Pew Launches Health Care Products Project
New effort seeks to improve patient safety and foster innovation
Most Americans rely on cold medicine, vitamins and other dietary supplements, and myriad other health products sold at their local convenience store. But inadequate oversight of the companies that manufacture these products can put consumers in harm’s way. The Pew Charitable Trusts is leveraging its deep expertise in public health and medical product regulation to launch an initiative that will improve the regulation of health care products.
Pew has succeeded in advancing policies that have improved the oversight and safety of food, drug compounding, the drug supply chain, and medical devices as well as fostering the innovation of new technologies. This initiative will take those efforts further, focusing on the products that many Americans take without their doctor’s supervision: over-the-counter drugs and dietary supplements.
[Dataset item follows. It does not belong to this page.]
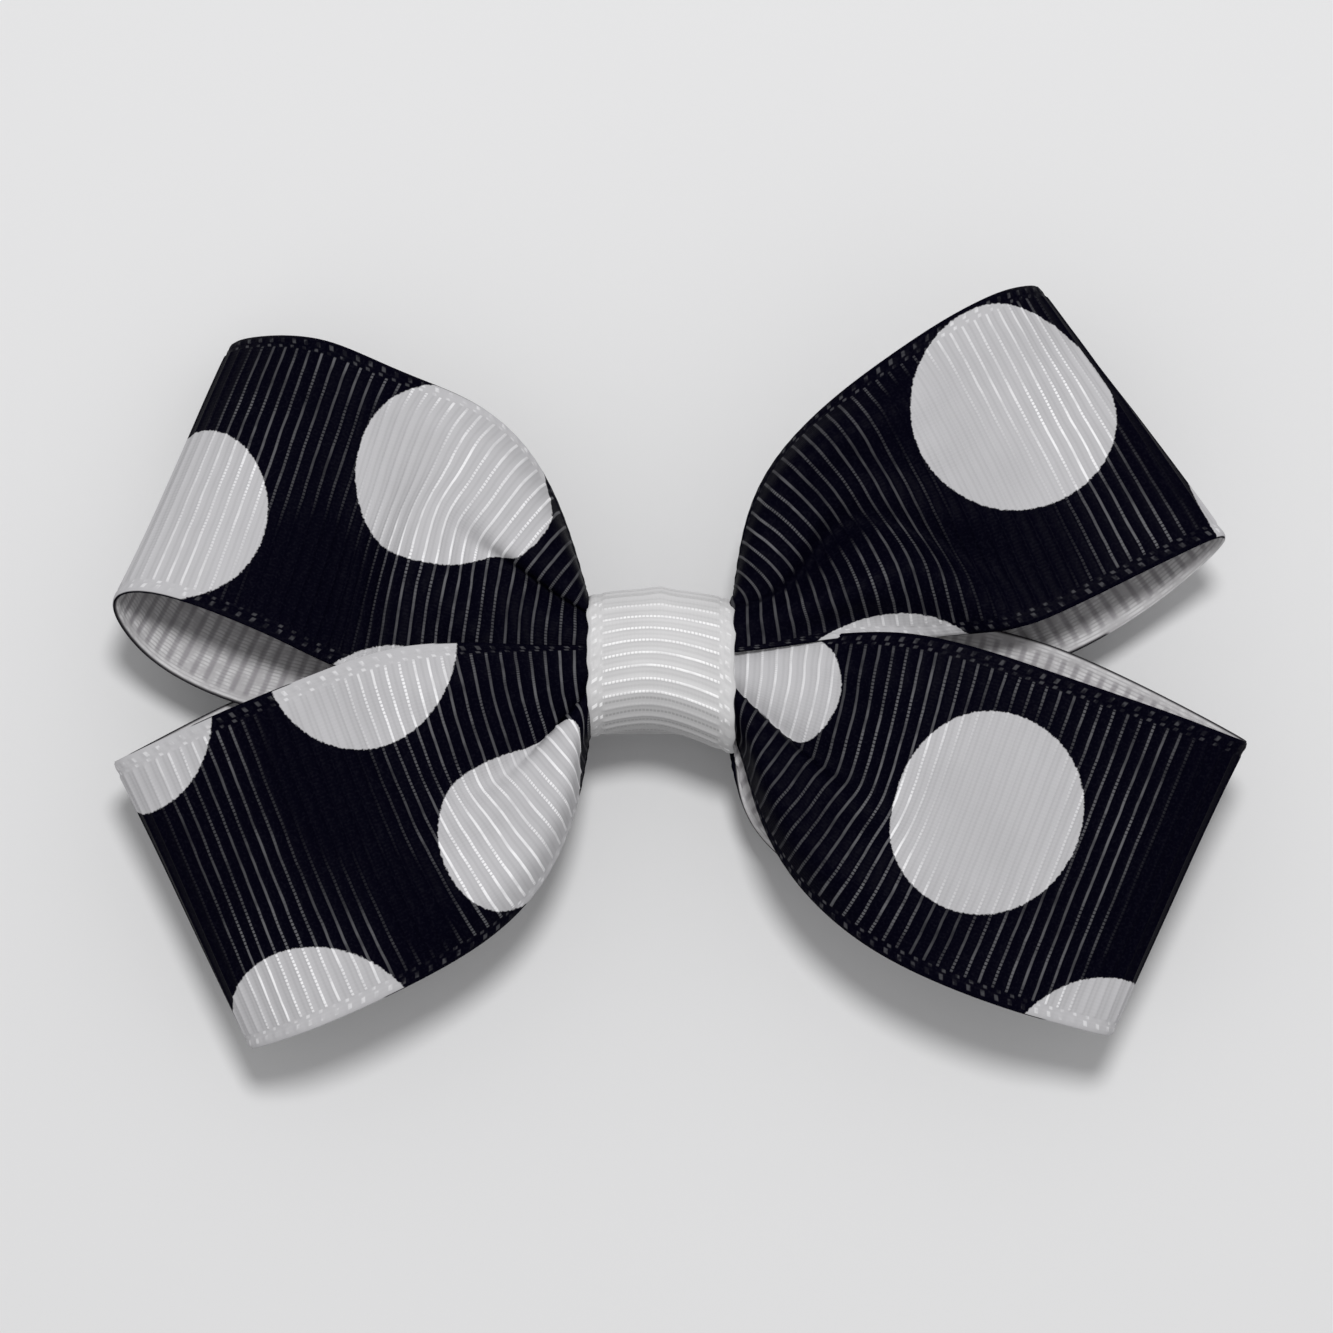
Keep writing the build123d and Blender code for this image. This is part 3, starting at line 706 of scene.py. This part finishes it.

We will work to ensure that the Food and Drug Administration can approve changes to over-the-counter drug labels and ingredients quickly and efficiently when it has concerns about their safety or effectiveness. Pew will also work to advance policies to improve the safety of dietary supplements. And it will address challenges associated with other FDA-regulated products, from approval standards for emerging technologies to the appropriate rules for drug promotion.
Pew also looks forward to working with consumers, supplement and over-the-counter drug manufacturers, providers, and government officials to advance the policy changes needed to ensure that safe, high-quality health care products are available to consumers.
Elizabeth Jungman directs The Pew Charitable Trusts’ public health program.